DESCRIPTION OF THE TASK: Below is a block of records; repeat each one exactly.
════
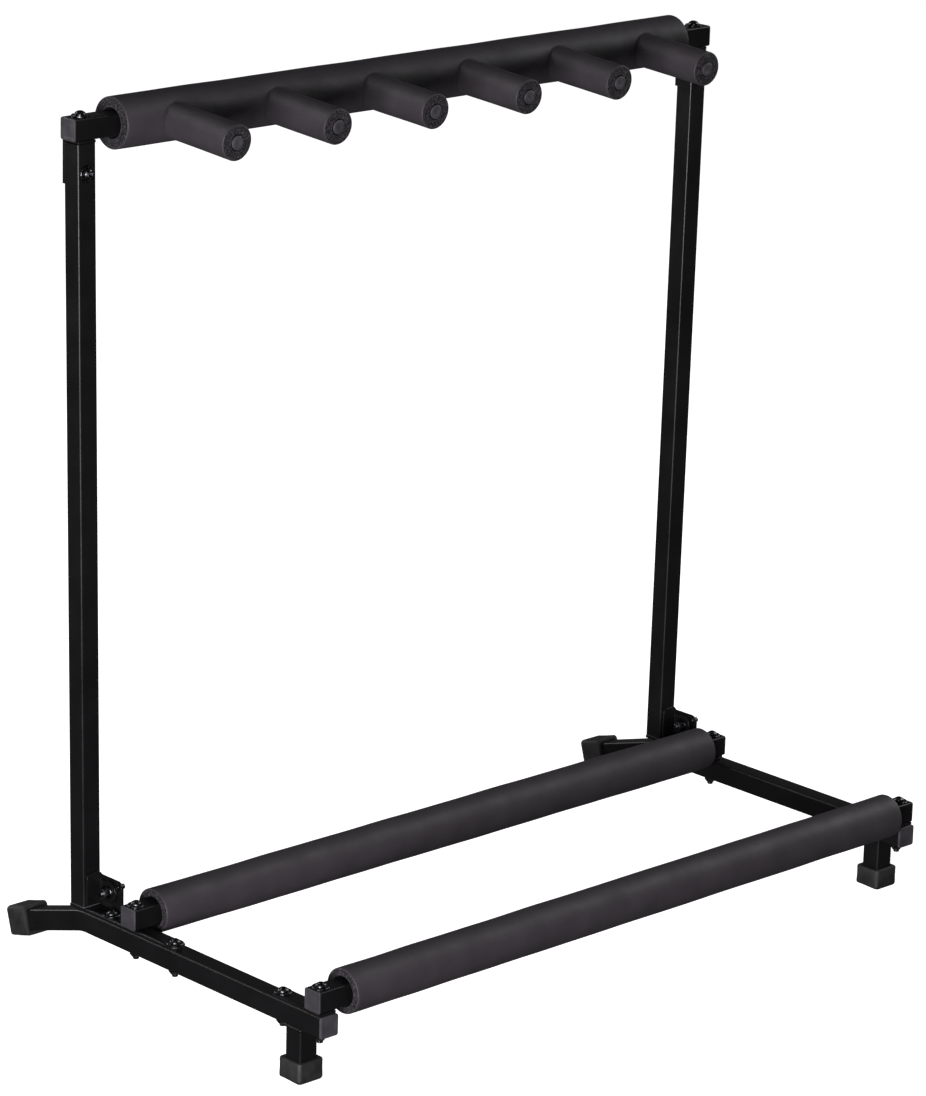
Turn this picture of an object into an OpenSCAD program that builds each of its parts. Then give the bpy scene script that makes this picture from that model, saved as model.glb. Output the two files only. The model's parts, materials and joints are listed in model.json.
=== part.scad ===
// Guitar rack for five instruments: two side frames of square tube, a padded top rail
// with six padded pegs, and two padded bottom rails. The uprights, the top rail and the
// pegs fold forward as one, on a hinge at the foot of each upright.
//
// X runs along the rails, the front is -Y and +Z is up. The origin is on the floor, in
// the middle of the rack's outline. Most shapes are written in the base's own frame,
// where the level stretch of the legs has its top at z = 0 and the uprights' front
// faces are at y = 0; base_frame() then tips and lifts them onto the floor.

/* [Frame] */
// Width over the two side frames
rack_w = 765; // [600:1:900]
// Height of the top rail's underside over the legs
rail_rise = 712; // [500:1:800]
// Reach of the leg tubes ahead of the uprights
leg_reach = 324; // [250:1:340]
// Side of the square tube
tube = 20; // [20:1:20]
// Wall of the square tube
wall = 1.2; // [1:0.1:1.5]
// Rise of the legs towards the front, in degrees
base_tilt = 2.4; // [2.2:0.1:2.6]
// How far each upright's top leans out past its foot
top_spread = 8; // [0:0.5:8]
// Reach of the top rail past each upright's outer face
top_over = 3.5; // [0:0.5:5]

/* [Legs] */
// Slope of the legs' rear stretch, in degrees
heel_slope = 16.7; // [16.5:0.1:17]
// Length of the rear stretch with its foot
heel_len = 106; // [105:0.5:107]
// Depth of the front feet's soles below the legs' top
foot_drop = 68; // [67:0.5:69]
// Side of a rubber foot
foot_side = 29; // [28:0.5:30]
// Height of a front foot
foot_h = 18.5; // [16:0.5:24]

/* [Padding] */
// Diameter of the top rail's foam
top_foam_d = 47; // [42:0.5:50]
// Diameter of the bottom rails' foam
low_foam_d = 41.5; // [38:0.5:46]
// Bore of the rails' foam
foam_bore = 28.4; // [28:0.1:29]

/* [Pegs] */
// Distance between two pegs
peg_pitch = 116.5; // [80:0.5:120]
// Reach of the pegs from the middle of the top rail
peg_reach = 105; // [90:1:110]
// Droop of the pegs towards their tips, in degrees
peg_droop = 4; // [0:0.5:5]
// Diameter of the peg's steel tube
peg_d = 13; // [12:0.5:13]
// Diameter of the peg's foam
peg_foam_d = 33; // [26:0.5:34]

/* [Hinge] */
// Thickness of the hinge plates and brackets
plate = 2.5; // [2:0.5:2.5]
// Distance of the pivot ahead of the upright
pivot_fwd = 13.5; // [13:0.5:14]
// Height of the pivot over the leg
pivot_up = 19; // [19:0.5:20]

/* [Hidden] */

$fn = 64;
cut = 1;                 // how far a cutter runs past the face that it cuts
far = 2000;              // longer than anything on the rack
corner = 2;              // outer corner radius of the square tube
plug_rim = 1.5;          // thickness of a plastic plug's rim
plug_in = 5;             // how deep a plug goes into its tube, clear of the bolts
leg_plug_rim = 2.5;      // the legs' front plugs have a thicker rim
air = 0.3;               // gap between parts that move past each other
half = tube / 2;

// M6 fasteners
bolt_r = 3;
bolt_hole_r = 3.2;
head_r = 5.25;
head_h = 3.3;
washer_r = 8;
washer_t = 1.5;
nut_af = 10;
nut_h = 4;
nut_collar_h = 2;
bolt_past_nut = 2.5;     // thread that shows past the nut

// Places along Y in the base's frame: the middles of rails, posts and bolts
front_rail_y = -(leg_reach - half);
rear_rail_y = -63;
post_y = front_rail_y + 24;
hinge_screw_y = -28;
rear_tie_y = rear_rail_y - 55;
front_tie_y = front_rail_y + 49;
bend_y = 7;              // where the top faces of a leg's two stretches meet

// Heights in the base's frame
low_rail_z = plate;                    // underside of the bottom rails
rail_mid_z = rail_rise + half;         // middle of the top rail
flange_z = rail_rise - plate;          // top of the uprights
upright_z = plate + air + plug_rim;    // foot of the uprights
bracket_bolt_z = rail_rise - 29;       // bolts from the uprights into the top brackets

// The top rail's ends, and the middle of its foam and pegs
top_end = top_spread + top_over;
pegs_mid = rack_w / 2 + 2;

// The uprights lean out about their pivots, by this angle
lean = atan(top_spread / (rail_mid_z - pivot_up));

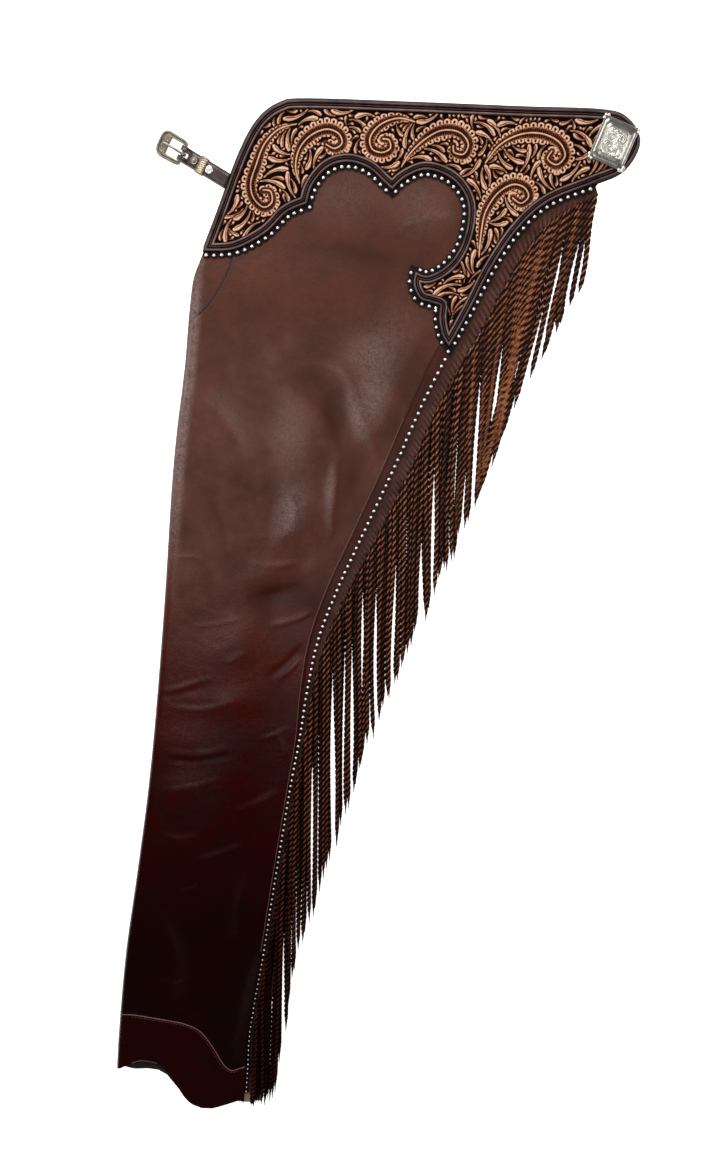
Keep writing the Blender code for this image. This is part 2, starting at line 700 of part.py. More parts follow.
════
EXERCISE RESPONSE:
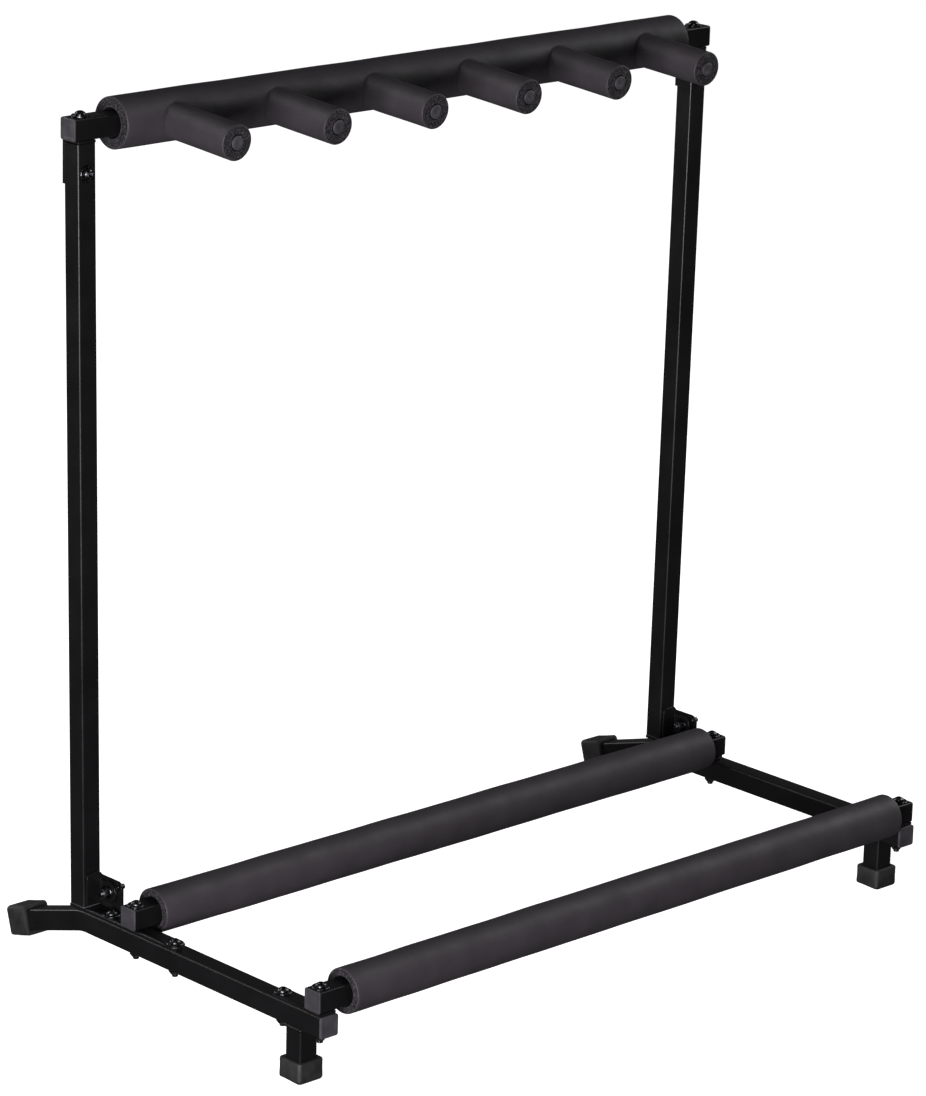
Turn this picture of an object into an OpenSCAD program that builds each of its parts. Then give the bpy scene script that makes this picture from that model, saved as model.glb. Output the two files only. The model's parts, materials and joints are listed in model.json.
=== part.scad ===
// Guitar rack for five instruments: two side frames of square tube, a padded top rail
// with six padded pegs, and two padded bottom rails. The uprights, the top rail and the
// pegs fold forward as one, on a hinge at the foot of each upright.
//
// X runs along the rails, the front is -Y and +Z is up. The origin is on the floor, in
// the middle of the rack's outline. Most shapes are written in the base's own frame,
// where the level stretch of the legs has its top at z = 0 and the uprights' front
// faces are at y = 0; base_frame() then tips and lifts them onto the floor.

/* [Frame] */
// Width over the two side frames
rack_w = 765; // [600:1:900]
// Height of the top rail's underside over the legs
rail_rise = 712; // [500:1:800]
// Reach of the leg tubes ahead of the uprights
leg_reach = 324; // [250:1:340]
// Side of the square tube
tube = 20; // [20:1:20]
// Wall of the square tube
wall = 1.2; // [1:0.1:1.5]
// Rise of the legs towards the front, in degrees
base_tilt = 2.4; // [2.2:0.1:2.6]
// How far each upright's top leans out past its foot
top_spread = 8; // [0:0.5:8]
// Reach of the top rail past each upright's outer face
top_over = 3.5; // [0:0.5:5]

/* [Legs] */
// Slope of the legs' rear stretch, in degrees
heel_slope = 16.7; // [16.5:0.1:17]
// Length of the rear stretch with its foot
heel_len = 106; // [105:0.5:107]
// Depth of the front feet's soles below the legs' top
foot_drop = 68; // [67:0.5:69]
// Side of a rubber foot
foot_side = 29; // [28:0.5:30]
// Height of a front foot
foot_h = 18.5; // [16:0.5:24]

/* [Padding] */
// Diameter of the top rail's foam
top_foam_d = 47; // [42:0.5:50]
// Diameter of the bottom rails' foam
low_foam_d = 41.5; // [38:0.5:46]
// Bore of the rails' foam
foam_bore = 28.4; // [28:0.1:29]

/* [Pegs] */
// Distance between two pegs
peg_pitch = 116.5; // [80:0.5:120]
// Reach of the pegs from the middle of the top rail
peg_reach = 105; // [90:1:110]
// Droop of the pegs towards their tips, in degrees
peg_droop = 4; // [0:0.5:5]
// Diameter of the peg's steel tube
peg_d = 13; // [12:0.5:13]
// Diameter of the peg's foam
peg_foam_d = 33; // [26:0.5:34]

/* [Hinge] */
// Thickness of the hinge plates and brackets
plate = 2.5; // [2:0.5:2.5]
// Distance of the pivot ahead of the upright
pivot_fwd = 13.5; // [13:0.5:14]
// Height of the pivot over the leg
pivot_up = 19; // [19:0.5:20]

/* [Hidden] */

$fn = 64;
cut = 1;                 // how far a cutter runs past the face that it cuts
far = 2000;              // longer than anything on the rack
corner = 2;              // outer corner radius of the square tube
plug_rim = 1.5;          // thickness of a plastic plug's rim
plug_in = 5;             // how deep a plug goes into its tube, clear of the bolts
leg_plug_rim = 2.5;      // the legs' front plugs have a thicker rim
air = 0.3;               // gap between parts that move past each other
half = tube / 2;

// M6 fasteners
bolt_r = 3;
bolt_hole_r = 3.2;
head_r = 5.25;
head_h = 3.3;
washer_r = 8;
washer_t = 1.5;
nut_af = 10;
nut_h = 4;
nut_collar_h = 2;
bolt_past_nut = 2.5;     // thread that shows past the nut

// Places along Y in the base's frame: the middles of rails, posts and bolts
front_rail_y = -(leg_reach - half);
rear_rail_y = -63;
post_y = front_rail_y + 24;
hinge_screw_y = -28;
rear_tie_y = rear_rail_y - 55;
front_tie_y = front_rail_y + 49;
bend_y = 7;              // where the top faces of a leg's two stretches meet

// Heights in the base's frame
low_rail_z = plate;                    // underside of the bottom rails
rail_mid_z = rail_rise + half;         // middle of the top rail
flange_z = rail_rise - plate;          // top of the uprights
upright_z = plate + air + plug_rim;    // foot of the uprights
bracket_bolt_z = rail_rise - 29;       // bolts from the uprights into the top brackets

// The top rail's ends, and the middle of its foam and pegs
top_end = top_spread + top_over;
pegs_mid = rack_w / 2 + 2;

// The uprights lean out about their pivots, by this angle
lean = atan(top_spread / (rail_mid_z - pivot_up));

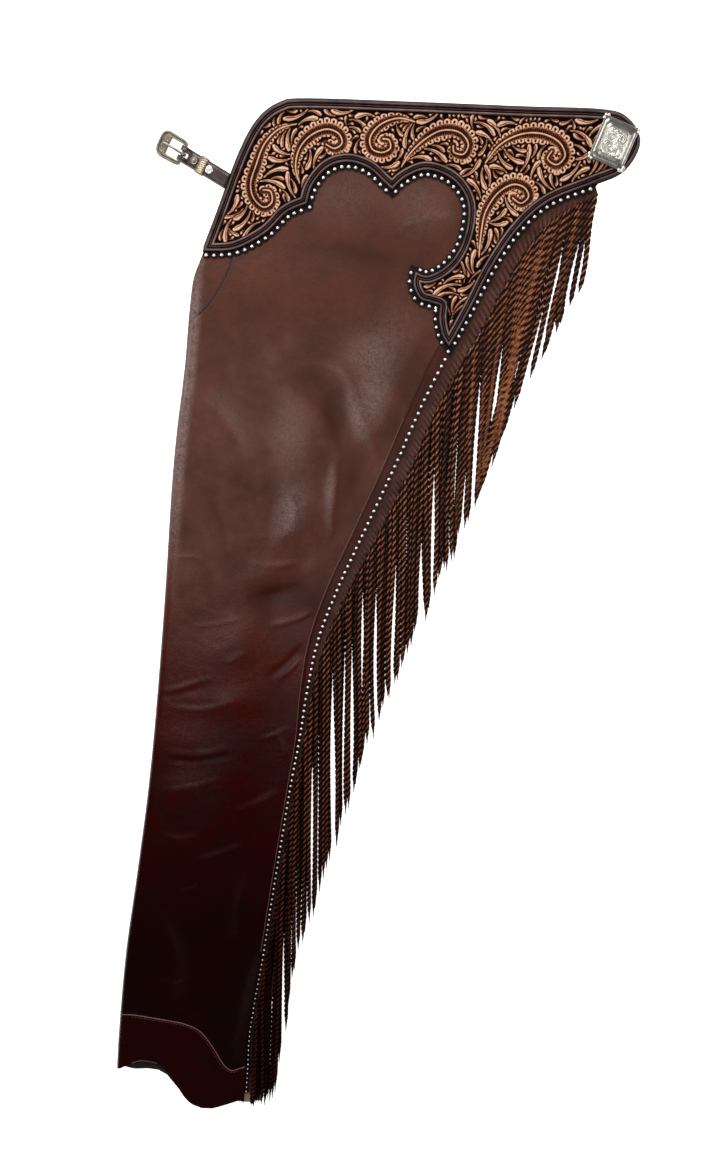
Keep writing the Blender code for this image. This is part 2, starting at line 700 of part.py. More parts follow.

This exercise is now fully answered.